### TASK GOAL
Can you pull out each line of the data below that includes the word "this"?

### DATA EXTRACT
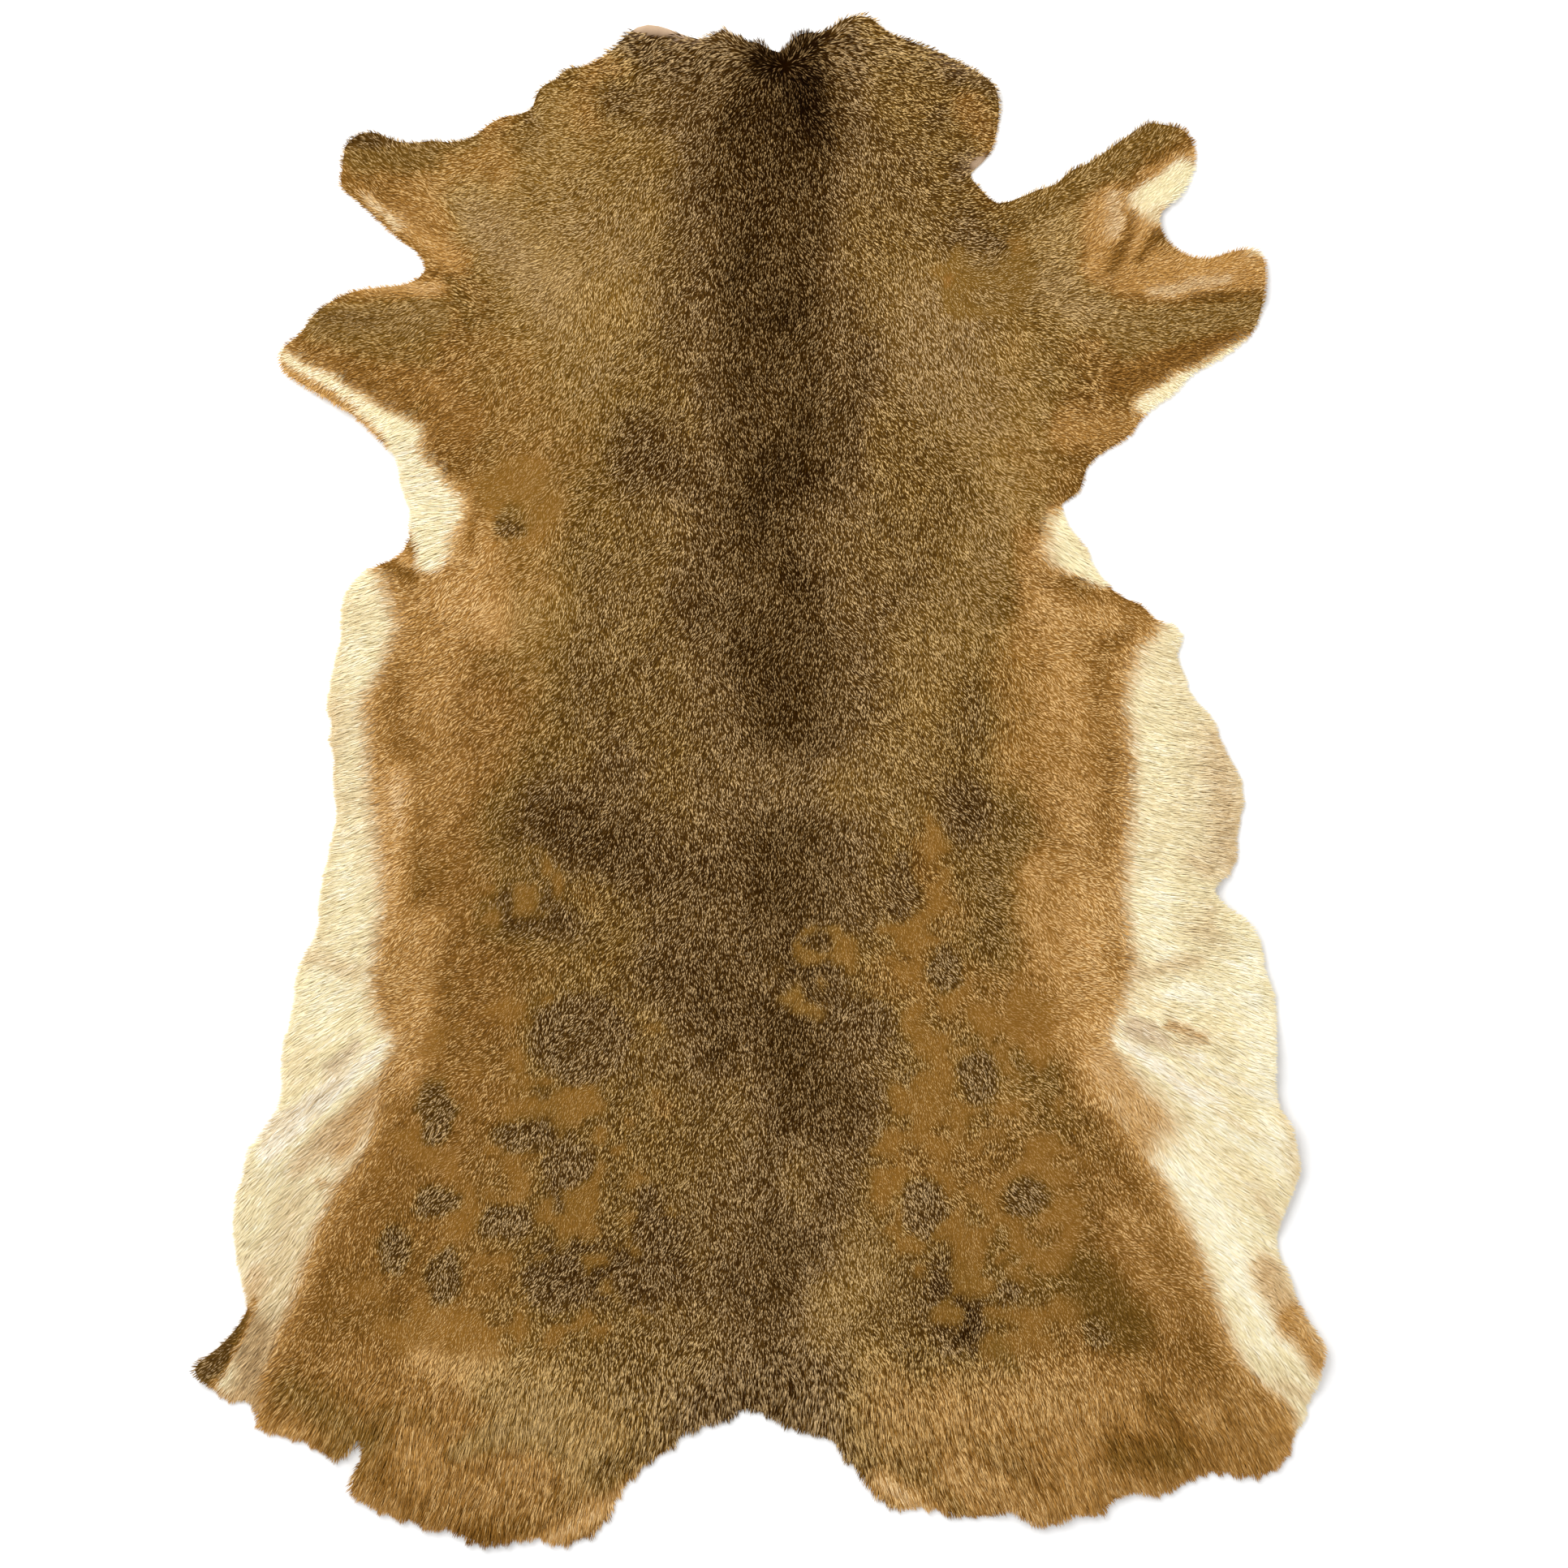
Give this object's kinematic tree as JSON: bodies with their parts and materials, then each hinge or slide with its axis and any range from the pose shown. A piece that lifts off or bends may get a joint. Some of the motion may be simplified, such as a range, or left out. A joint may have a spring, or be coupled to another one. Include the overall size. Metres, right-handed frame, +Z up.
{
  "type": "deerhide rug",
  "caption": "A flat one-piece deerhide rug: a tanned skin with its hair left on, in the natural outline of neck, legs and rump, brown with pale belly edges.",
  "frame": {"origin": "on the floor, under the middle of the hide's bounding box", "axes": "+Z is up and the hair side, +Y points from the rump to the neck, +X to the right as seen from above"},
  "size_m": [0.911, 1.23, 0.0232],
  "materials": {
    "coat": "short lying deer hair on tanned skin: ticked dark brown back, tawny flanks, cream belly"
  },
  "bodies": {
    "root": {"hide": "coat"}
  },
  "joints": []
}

--

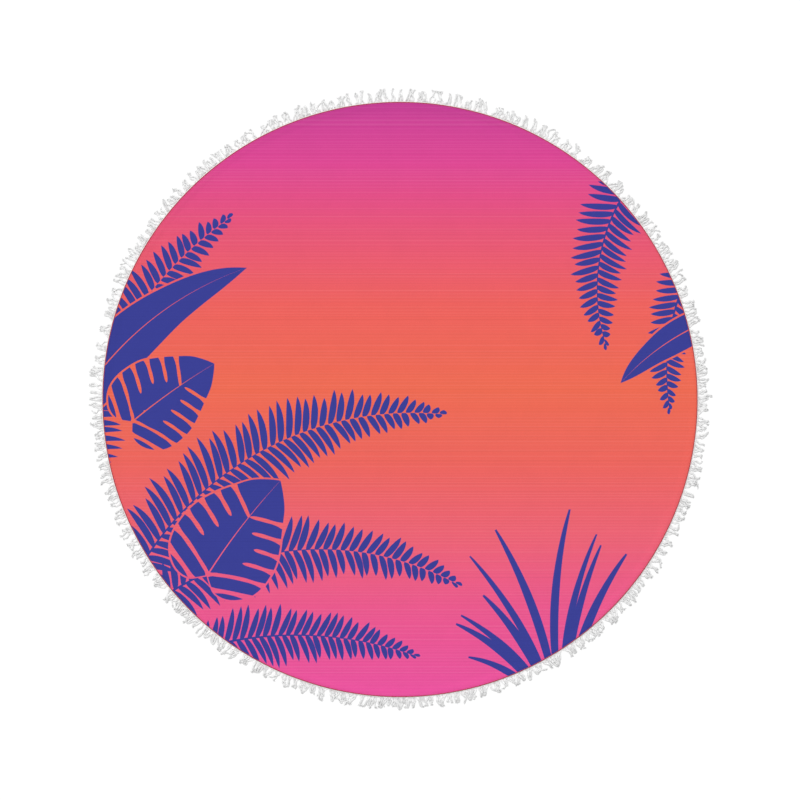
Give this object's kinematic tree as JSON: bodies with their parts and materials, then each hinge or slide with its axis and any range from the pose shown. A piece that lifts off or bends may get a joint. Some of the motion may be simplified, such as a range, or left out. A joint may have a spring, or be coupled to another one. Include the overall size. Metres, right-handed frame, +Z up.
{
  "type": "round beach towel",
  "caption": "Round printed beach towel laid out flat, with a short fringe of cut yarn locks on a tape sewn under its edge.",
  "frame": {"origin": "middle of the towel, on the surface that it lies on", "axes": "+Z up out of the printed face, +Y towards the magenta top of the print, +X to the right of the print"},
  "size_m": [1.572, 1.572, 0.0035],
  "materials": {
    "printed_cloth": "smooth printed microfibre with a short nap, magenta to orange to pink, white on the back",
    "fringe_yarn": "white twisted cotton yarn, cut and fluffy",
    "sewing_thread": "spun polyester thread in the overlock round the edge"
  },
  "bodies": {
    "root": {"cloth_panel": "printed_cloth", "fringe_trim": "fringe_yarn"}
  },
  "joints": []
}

...

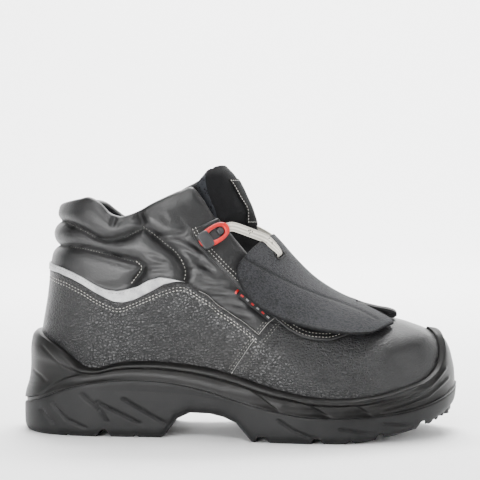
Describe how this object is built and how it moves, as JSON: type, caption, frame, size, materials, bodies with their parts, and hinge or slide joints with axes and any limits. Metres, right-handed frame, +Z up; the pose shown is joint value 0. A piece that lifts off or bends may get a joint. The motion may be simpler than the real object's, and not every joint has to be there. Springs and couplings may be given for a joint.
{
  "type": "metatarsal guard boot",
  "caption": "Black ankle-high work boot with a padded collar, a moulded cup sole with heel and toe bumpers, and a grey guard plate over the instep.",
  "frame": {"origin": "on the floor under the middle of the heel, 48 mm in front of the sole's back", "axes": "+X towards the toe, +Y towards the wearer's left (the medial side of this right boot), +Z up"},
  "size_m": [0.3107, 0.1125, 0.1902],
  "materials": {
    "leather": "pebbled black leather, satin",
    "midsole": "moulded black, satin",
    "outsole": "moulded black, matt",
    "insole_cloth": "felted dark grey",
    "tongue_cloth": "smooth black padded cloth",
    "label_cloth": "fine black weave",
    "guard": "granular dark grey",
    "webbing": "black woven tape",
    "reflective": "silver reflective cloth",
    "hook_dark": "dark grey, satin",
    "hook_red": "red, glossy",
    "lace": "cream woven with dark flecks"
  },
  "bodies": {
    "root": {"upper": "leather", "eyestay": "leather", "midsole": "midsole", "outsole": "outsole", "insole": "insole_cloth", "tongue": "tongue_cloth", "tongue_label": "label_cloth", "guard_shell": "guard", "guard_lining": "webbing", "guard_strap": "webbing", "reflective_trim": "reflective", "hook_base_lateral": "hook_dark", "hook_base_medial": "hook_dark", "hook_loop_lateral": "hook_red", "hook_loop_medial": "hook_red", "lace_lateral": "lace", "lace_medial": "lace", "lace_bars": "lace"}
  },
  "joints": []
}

### ANSWER FOR THE TASK
Give this object's kinematic tree as JSON: bodies with their parts and materials, then each hinge or slide with its axis and any range from the pose shown. A piece that lifts off or bends may get a joint. Some of the motion may be simplified, such as a range, or left out. A joint may have a spring, or be coupled to another one. Include the overall size. Metres, right-handed frame, +Z up.
Give this object's kinematic tree as JSON: bodies with their parts and materials, then each hinge or slide with its axis and any range from the pose shown. A piece that lifts off or bends may get a joint. Some of the motion may be simplified, such as a range, or left out. A joint may have a spring, or be coupled to another one. Include the overall size. Metres, right-handed frame, +Z up.
Describe how this object is built and how it moves, as JSON: type, caption, frame, size, materials, bodies with their parts, and hinge or slide joints with axes and any limits. Metres, right-handed frame, +Z up; the pose shown is joint value 0. A piece that lifts off or bends may get a joint. The motion may be simpler than the real object's, and not every joint has to be there. Springs and couplings may be given for a joint.
  "frame": {"origin": "on the floor under the middle of the heel, 48 mm in front of the sole's back", "axes": "+X towards the toe, +Y towards the wearer's left (the medial side of this right boot), +Z up"},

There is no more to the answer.